Chude Jideonwo: Pandemic reality

This, is from the timeless Harvard Business Review essay on Resilience.

It’s the foundation for the Surviving Crises module Joy, Inc. is using to help companies and organisations in the midst of this pandemic.

“A common belief about resilience is that it stems from an optimistic nature. That’s true but only as long as such optimism doesn’t distort your sense of reality. In extremely adverse situations, rose-colored thinking can actually spell disaster. This point was made poignantly to me by management researcher and writer Jim Collins, who happened upon this concept while researching Good to Great, his book on how companies transform themselves out of mediocrity. Collins had a hunch (an exactly wrong hunch) that resilient companies were filled with optimistic people. He tried out that idea on Admiral Jim Stockdale, who was held prisoner and tortured by the Vietcong for eight years.

“Collins recalls: “l asked Stockdale: “Who didn’t make it out of the camps?’ And he said, “oh, that’s easy. It was the optimists. They were the ones who said we were going to be out by Christmas. And then they said we’d be out by Easter, and then out by Fourth of July, and out by Thanksgiving, and then it was Christmas again.”  Stockdale turned to me and said, “You know. I think they all died of broken hearts.”

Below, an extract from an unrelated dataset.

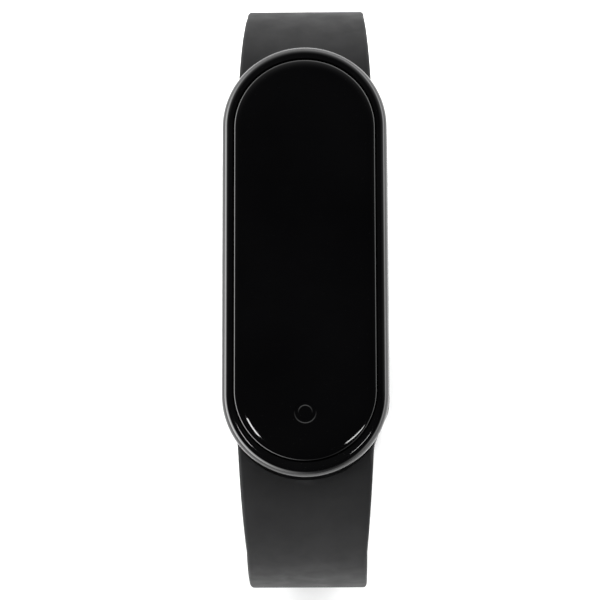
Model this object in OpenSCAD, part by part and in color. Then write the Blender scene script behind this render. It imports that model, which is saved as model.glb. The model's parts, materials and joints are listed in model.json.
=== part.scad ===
// Wrist-worn activity band: a pill-shaped tracker capsule snapped into a silicone strap.
// The strap is buckled into a loop that stands on its clasp. +Z is the display's outward
// normal, +Y is the display's upper end and Z = 0 is the surface that the clasp rests on.

/* [Capsule] */
// Overall length of the capsule
capsule_l = 48; // [47:0.05:48.2]
// Overall width of the capsule
capsule_w = 18.15; // [17.5:0.05:19]
// Thickness from the sensor window to the top of the glass
capsule_t = 12.45; // [12:0.05:13.5]
// Overall length of the front glass
glass_l = 44.8; // [44:0.05:44.9]
// Width of the front glass
glass_w = 15.6; // [15.2:0.05:15.65]
// Width of the lower body that sits in the strap
body_w = 15.3; // [15:0.05:15.6]
// Wall thickness of the housing
wall = 1; // [0.8:0.05:1.1]

/* [Strap] */
// Width of the strap at the clasp
strap_w = 13.4; // [13:0.1:14]
// Thickness of the strap
strap_t = 1.7; // [1.5:0.05:1.8]
// Greatest width of the cradle around the capsule
cradle_w = 18.4; // [18.2:0.05:19]
// Gap between neighbouring pieces of silicone
strap_gap = 0.12; // [0.08:0.01:0.2]
// Height of the cradle's upper face above the surface
cradle_top = 48.65; // [48:0.05:49.5]
// Height of the cradle's wall
cradle_h = 5.45; // [5:0.05:5.8]
// Radius of the strap's shoulder beside the capsule
shoulder_r = 16; // [15:0.5:17]
// Radius of the strap along the side of the wrist
side_r = 34; // [32:0.5:36]

/* [Clasp] */
// Width of the slotted loop end
loop_w = 18; // [17.4:0.1:19]
// Thickness of the loop end's crossbar
bar_t = 1.4; // [1.2:0.05:1.5]
// Diameter of the clasp stud's neck
stud_d = 2; // [1.8:0.05:2.2]
// Length of each adjustment hole along the strap
hole_l = 4.4; // [4.2:0.1:4.8]
// Width of each adjustment hole
hole_w = 2.8; // [2.7:0.05:3]

/* [Hidden] */
$fn = 64;
eps = 0.01;
SILICONE = "#26272a";
GLOSS_BLACK = "#0c0d0f";
GLASS = "#101114";
BOARD = "#1d5b3c";
CHIP = "#202124";
METAL = "#b9bcc0";
GOLD = "#c9a24a";
FLEX = "#b0641f";
CELL = "#8f9499";
FOAM = "#3a3b3d";

// Angles are measured at a path's own centre, upward from the horizontal.
shoulder_deg = 55;
upper_deg = 10;
lower_deg = -35;
tail_end_deg = -9;
stud_deg = -21;
// Overlap that joins two arcs of different radius into one solid.
weld_deg = 0.45;

// Side path of the strap's mid surface, from the cradle's end down to the clasp.
end_y = 25.5;
mid_z = strap_t * 1.5 + strap_gap;
blend_r = 8;
blend_z = cradle_top - blend_r;
blend_y = end_y - (blend_r - strap_t / 2) * cos(shoulder_deg);
end_z = blend_z + (blend_r - strap_t / 2) * sin(shoulder_deg);
shoulder_y = end_y - shoulder_r * cos(shoulder_deg);
shoulder_z = end_z - shoulder_r * sin(shoulder_deg);
side_y = shoulder_y + (shoulder_r - side_r) * cos(upper_deg);
side_z = shoulder_z + (shoulder_r - side_r) * sin(upper_deg);
corner_r = (side_z + side_r * sin(lower_deg) - mid_z) / (1 + sin(lower_deg));
corner_y = side_y + (side_r - corner_r) * cos(lower_deg);
corner_z = mid_z + corner_r;

// The tail lies one thickness outside the strap that it doubles back along, and its free end
// peels away at the foot of the side arc.
tail_step = strap_t + strap_gap;
tail_corner_r = corner_r + tail_step;
tail_side_r = side_r + tail_step;
hinge_y = side_y + tail_side_r * cos(lower_deg);
hinge_z = side_z + tail_side_r * sin(lower_deg);

// The base is centred, although the tail makes one side of the loop thicker.
reach_short = side_y + side_r + strap_t / 2;
reach_tail = side_y + (tail_side_r + strap_t / 2) * cos(tail_end_deg);
base_shift = (reach_short - max(reach_short, reach_tail)) / 2;

// Fold of the long strap round the crossbar.
fold_in = bar_t / 2 + strap_gap;
fold_out = fold_in + strap_t;
fold_y = -0.2;
bar_flat = 1.2;
ramp_y = corner_y - 1;
loop_end_y = fold_y + bar_flat + bar_t / 2;
slot_y = -6;
slot_w = strap_w + 0.9;

// Capsule levels, from its back upward. The rim clears the cradle by a hair.
rim_gap = 0.1;
cover_top = 2.4;
rim_bottom = 7.4;
rim_top = 11.85;
seat_z = 11;
glass_z = 11.15;
board_z = 8.3;
board_t = 0.8;
back_z = cradle_top + rim_gap - rim_bottom;
span = capsule_l - capsule_w;
rim_r = capsule_w / 2;
body_r = body_w / 2;
cavity_r = body_r - wall;
glass_r = glass_w / 2;
glass_span = glass_l - glass_w;
key_y = -17.1;
motor_y = 15.4;
motor_r = 4;
contact_x = 2.7;
contact_y = -15.5;

// ---- shared shapes ----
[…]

“In the business world, Collins found the same unblinking attitude shared by executives at all the most successful companies he studied.

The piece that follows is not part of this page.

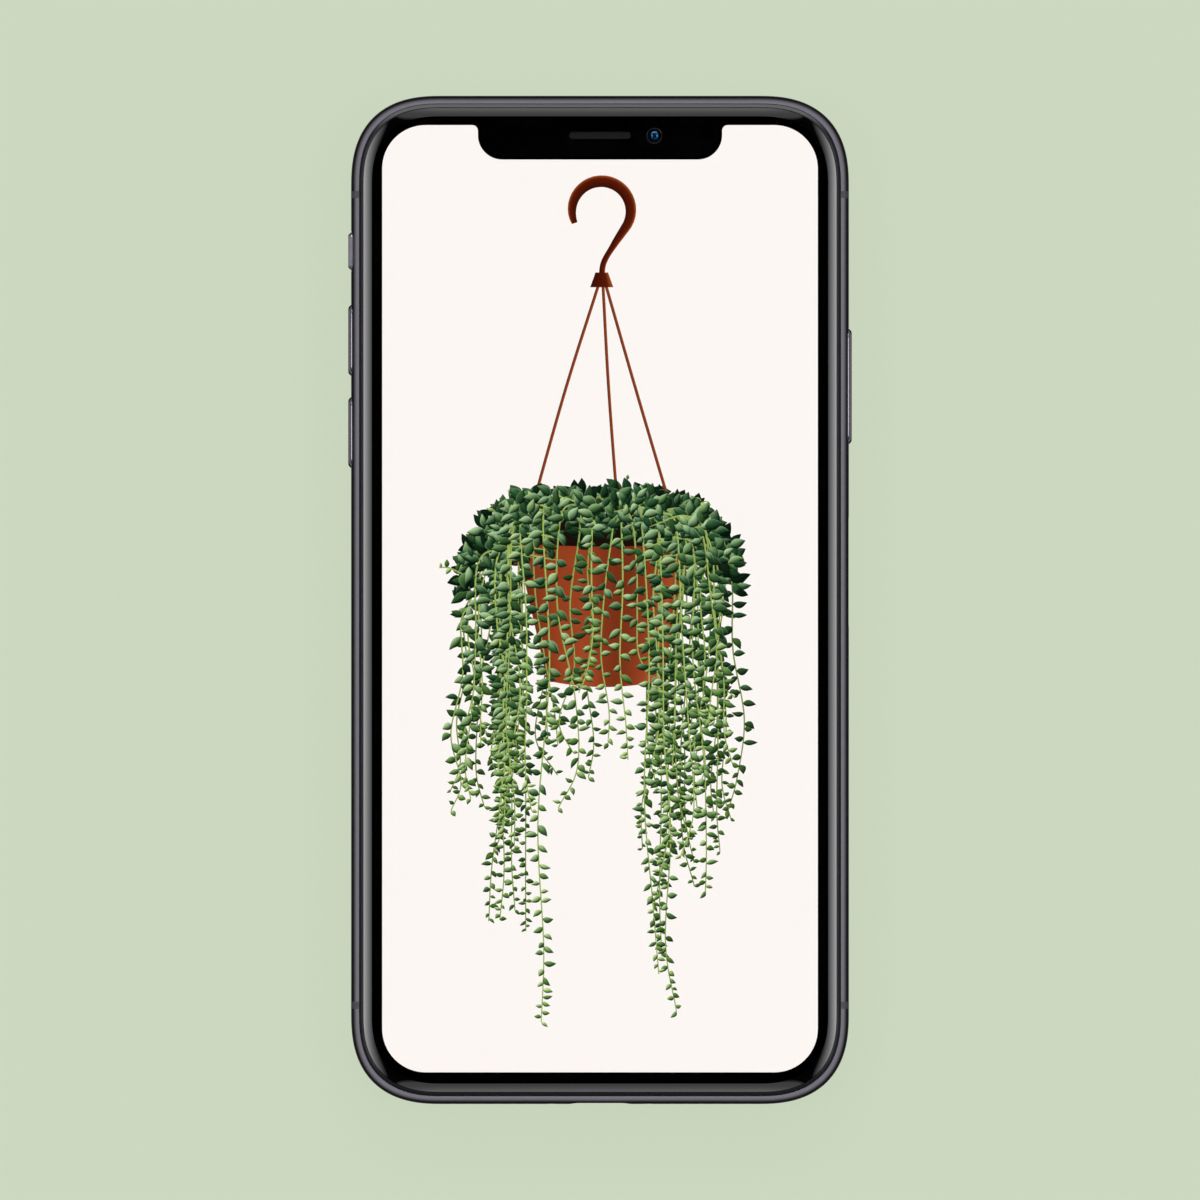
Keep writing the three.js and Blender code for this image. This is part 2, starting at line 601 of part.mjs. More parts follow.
function makeKeys() {
  add("volume_up_key", keyGeometry(VOLUME_UP), FINISHES.key);
  add("volume_down_key", keyGeometry(VOLUME_DOWN), FINISHES.key);
  add("side_key", keyGeometry(SIDE_KEY), FINISHES.key);

  // The mute lever is modelled towards the screen and slides towards the back.
  const leverZ = MID_Z + MUTE.travel / 2;
  const floor = MUTE.windowDepth - 0.1;
  const lever = sidePrism(-1, MUTE.y, leverZ, MUTE.length, MUTE.height, -KEY_OUT, floor, { bevel: 0.2 });
  const stem = sidePrism(-1, MUTE.y, leverZ, 2.6, 0.9, floor - 0.2, WALL + 0.35);
  add("mute_lever", join(lever, stem), FINISHES.key);
  const behind = -WIDTH / 2 + WALL + 0.65;
  const switchPlace = { x: [behind, behind + 2.2], y: [MUTE.y - 3, MUTE.y + 3] };
  add("mute_switch", block(switchPlace, 3.1, 6.5, 0.3), FINISHES.module);

  // Strips behind the keys carry a raised switch for each.
  const face = WIDTH / 2 - WALL - SWITCH_REACH;
  const strip = (side, from, to, ...switches) => {
    const span = (a, b) => (side > 0 ? [a, b] : [-b, -a]);
    const tape = box(...span(face - 0.75, face - 0.45), from, to, 3.0, 6.5);
    const domes = switches.map((y) => box(...span(face - 0.5, face), y - 1.6, y + 1.6, MID_Z - 1.1, MID_Z + 1.1));
    return join(tape, ...domes);
  };
  add("volume_switches", strip(-1, 16, 44, VOLUME_UP.y, VOLUME_DOWN.y), FINISHES.copper);
  add("side_switch", strip(1, 21, 40, SIDE_KEY.y), FINISHES.copper);
}

function makeTray() {
  const outer = 0.04;
  const cover = sidePrism(1, TRAY.y, MID_Z, TRAY.length, TRAY.height, outer, TRAY.cover);
  const x0 = WIDTH / 2 - TRAY.reach;
  const half = TRAY.length / 2 - 0.4;
  const place = { x: [x0, WIDTH / 2 - TRAY.cover + 0.1], y: [TRAY.y - half, TRAY.y + half] };
  const frame = block(place, MID_Z - TRAY.frame / 2, MID_Z + TRAY.frame / 2, 0.6);
  const cardX = x0 + 1.2 + CARD.width / 2;
  const pocketFloor = MID_Z + TRAY.frame / 2 - CARD.depth;
  const pocket = extrude(
    roundedRectangle(CARD.width, CARD.length, 0.8, cardX, TRAY.y),
    pocketFloor,
    pocketFloor + 2,
    1,
  );
  const window = extrude(roundedRectangle(CARD.width - 2, CARD.length - 2, 1, cardX, TRAY.y), 3, 7, 1);
  add("card_tray", cut(join(cover, frame), pocket, window), FINISHES.band);

  // The reader is a folded channel on the board, open towards the slot.
  const top = MID_Z + TRAY.frame / 2 + 0.4;
  const reader = channel(TRAY.length / 2 + 0.7, CHIP_Z, top, 0.3);
  add("card_reader", extrude(reader, 20.6, 30.5).applyMatrix4(ALONG_X).translate(0, TRAY.y, 0), FINISHES.shield);
}

function makeLowerEnd() {
  // The port's shell is a closed-ended cup behind the hole, with a contact tongue standing in it.
  const mouth = WALL + FIT;
  const end = mouth + PORT.depth;
  const outer = endPrism(0, MID_Z, PORT.width + 0.5, PORT.height + 0.5, PORT.height / 2, mouth, end + PORT.shell);
  const inner = endPrism(0, MID_Z, PORT.width - 0.3, PORT.height - 0.3, PORT.height / 2 - 0.2, mouth - 1, end);
  add("port_shell", cut(outer, inner), FINISHES.steel);
  const tongue = endPrism(0, MID_Z, TONGUE.width, TONGUE.height, 0.3, end - TONGUE.reach, end - FIT);
  add("port_tongue", tongue, FINISHES.contact);

  [["left", -1], ["right", 1]].forEach(([name, sign]) => {
    const size = 2 * SCREW.radius;
    const head = endPrism(sign * SCREW.x, MID_Z, size, size, SCREW.radius, 0.35, 1.2);
    const shank = endPrism(sign * SCREW.x, MID_Z, size * 0.7, size * 0.7, SCREW.radius * 0.65, 1.1, WALL + 1.6, 1);
    const socket = new THREE.CylinderGeometry(0.38, 0.38, 0.8, 6)
      .translate(sign * SCREW.x, -LENGTH / 2 + 0.4, MID_Z);
    add(`end_screw_${name}`, cut(join(head, shank), socket), FINISHES.band);
  });

  // A mesh stands behind each row of holes.
  const meshY = WALL + FIT - LENGTH / 2;
  const mesh = (sign) => {
    const [near, far] = MESH.x.map((x) => sign * x);
    return box(
      Math.min(near, far), Math.max(near, far), meshY, meshY + MESH.thick,
      MID_Z - MESH.height / 2, MID_Z + MESH.height / 2,
    );
  };
  add("loudspeaker_mesh", mesh(1), FINISHES.mesh);
  add("microphone_mesh", mesh(-1), FINISHES.mesh);
  add("loudspeaker", block(LOUDSPEAKER, INNER_Z, LOUDSPEAKER.top, 3), FINISHES.module);
  add("microphone", block(MICROPHONE, MICROPHONE.bottom, MICROPHONE.top, 0.6), FINISHES.module);
  add("haptic_motor", block(HAPTIC_MOTOR, INNER_Z, HAPTIC_MOTOR.top, 1.5), FINISHES.steel);
}

function makeInside() {
  const { inner, outer, thick } = COIL;
  const coil = new THREE.LatheGeometry(
    [[inner, 0], [outer, 0], [outer, thick], [inner, thick], [inner, 0]].map(([r, z]) => new THREE.Vector2(r, z)),
    32,
  );
  add("charging_coil", coil.rotateX(Math.PI / 2).translate(0, COIL.y, FLOOR_Z + 0.03), FINISHES.copper);
  const pouch = roundedRectangle(BATTERY.width, BATTERY.length, 1.6, BATTERY.x, BATTERY.y);
  add("battery", softPrism(pouch, INNER_Z, BATTERY.top, 0.3, 1), FINISHES.battery);
  add("logic_board", block(BOARD, INNER_Z, INNER_Z + BOARD.thick, 0.8), FINISHES.board);
  add("lower_shield", block(LOWER_SHIELD, CHIP_Z, CHIP_Z + LOWER_SHIELD.height, 0.6), FINISHES.shield);
  add("upper_shield", block(UPPER_SHIELD, CHIP_Z, CHIP_Z + UPPER_SHIELD.height, 0.6), FINISHES.shield);
}

// Flat cables join the board to the port, the battery and the screen.
function makeCables() {
  const [x0, y0] = PORT_CABLE.start;
  const [x1, y1] = PORT_CABLE.end;
  const { width } = PORT_CABLE;
  const route = [
    [x0, y0], [x1, y0], [x1, y1], [x1 - width, y1], [x1 - width, y0 + width], [x0, y0 + width],
  ];
  const run = new THREE.Shape(route.map(([x, y]) => new THREE.Vector2(x, y)));
  add("port_cable", extrude(run, FLOOR_Z + 0.05, FLOOR_Z + 0.05 + CABLE_THICK), FINISHES.copper);

  add("battery_cable", block(BATTERY_CABLE, CHIP_Z, CHIP_Z + CABLE_THICK, 0.5), FINISHES.copper);

  const [back, front] = DISPLAY_CABLE.y;
  const fold = [
    [back, CHIP_Z], [front, CHIP_Z], [front, CEILING_Z], [front - CABLE_THICK, CEILING_Z],
    [front - CABLE_THICK, CHIP_Z + CABLE_THICK], [back, CHIP_Z + CABLE_THICK],
  ];
  const side = new THREE.Shape(fold.map(([y, z]) => new THREE.Vector2(y, z)));
  add("display_cable", extrude(side, ...DISPLAY_CABLE.x).applyMatrix4(ALONG_X), FINISHES.copper);
}

makeBand();
makeFront();
makeSensors();
makeBack();
makeKeys();
makeTray();
makeLowerEnd();
makeInside();
makeCables();

export default phone;
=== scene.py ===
"""Notched smartphone: the finish of every surface, modelled around the phone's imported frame.

The phone lies on its back, with +Z out of the screen and +Y up to the notch. Shapes are modelled in
millimetres in the frame's own axes, and each finished mesh is scaled to metres. Distances called inset are
measured in from the silhouette of the body.
"""

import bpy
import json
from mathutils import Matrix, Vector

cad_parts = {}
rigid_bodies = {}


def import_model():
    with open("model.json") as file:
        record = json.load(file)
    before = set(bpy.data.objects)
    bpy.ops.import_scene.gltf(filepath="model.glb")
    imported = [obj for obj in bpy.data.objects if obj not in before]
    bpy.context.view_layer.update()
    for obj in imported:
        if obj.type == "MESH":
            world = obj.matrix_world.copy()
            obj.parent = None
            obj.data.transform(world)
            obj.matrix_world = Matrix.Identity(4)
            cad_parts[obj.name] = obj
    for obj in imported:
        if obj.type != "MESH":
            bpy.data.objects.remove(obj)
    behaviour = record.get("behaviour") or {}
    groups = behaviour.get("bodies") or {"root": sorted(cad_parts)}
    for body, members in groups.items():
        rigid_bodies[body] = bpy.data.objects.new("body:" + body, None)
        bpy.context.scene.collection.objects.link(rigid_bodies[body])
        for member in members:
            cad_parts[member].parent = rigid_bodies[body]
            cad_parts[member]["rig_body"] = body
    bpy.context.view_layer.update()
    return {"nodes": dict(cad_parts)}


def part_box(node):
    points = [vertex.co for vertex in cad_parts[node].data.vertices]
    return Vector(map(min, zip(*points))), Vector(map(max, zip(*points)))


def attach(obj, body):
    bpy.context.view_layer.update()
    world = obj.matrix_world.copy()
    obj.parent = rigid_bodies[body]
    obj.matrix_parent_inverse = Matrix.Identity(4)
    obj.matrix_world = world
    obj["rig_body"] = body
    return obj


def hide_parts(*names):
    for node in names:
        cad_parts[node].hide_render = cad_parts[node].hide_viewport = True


bl_info = {
    "name": "Notched Smartphone",
    "version": (1, 0, 0),
    "blender": (4, 5, 0),
    "location": "3D View > Sidebar > Phone",
    "description": "Models a smartphone with a notched screen around its frame",
    "category": "Add Mesh",
}

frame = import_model()

import json
import math
import random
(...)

“Like Stockdale, resilient people have very sober and down-to-earth views of those parts of selity that matter for survival. That’s not to say that optimism doesn’t have its place: in turning around a demoralised sales force, for instance, conjuring a sense of possibility can be a very powerful tool. But for bigger challenges, a cool, almost pessimistic sense of reality is far more important.”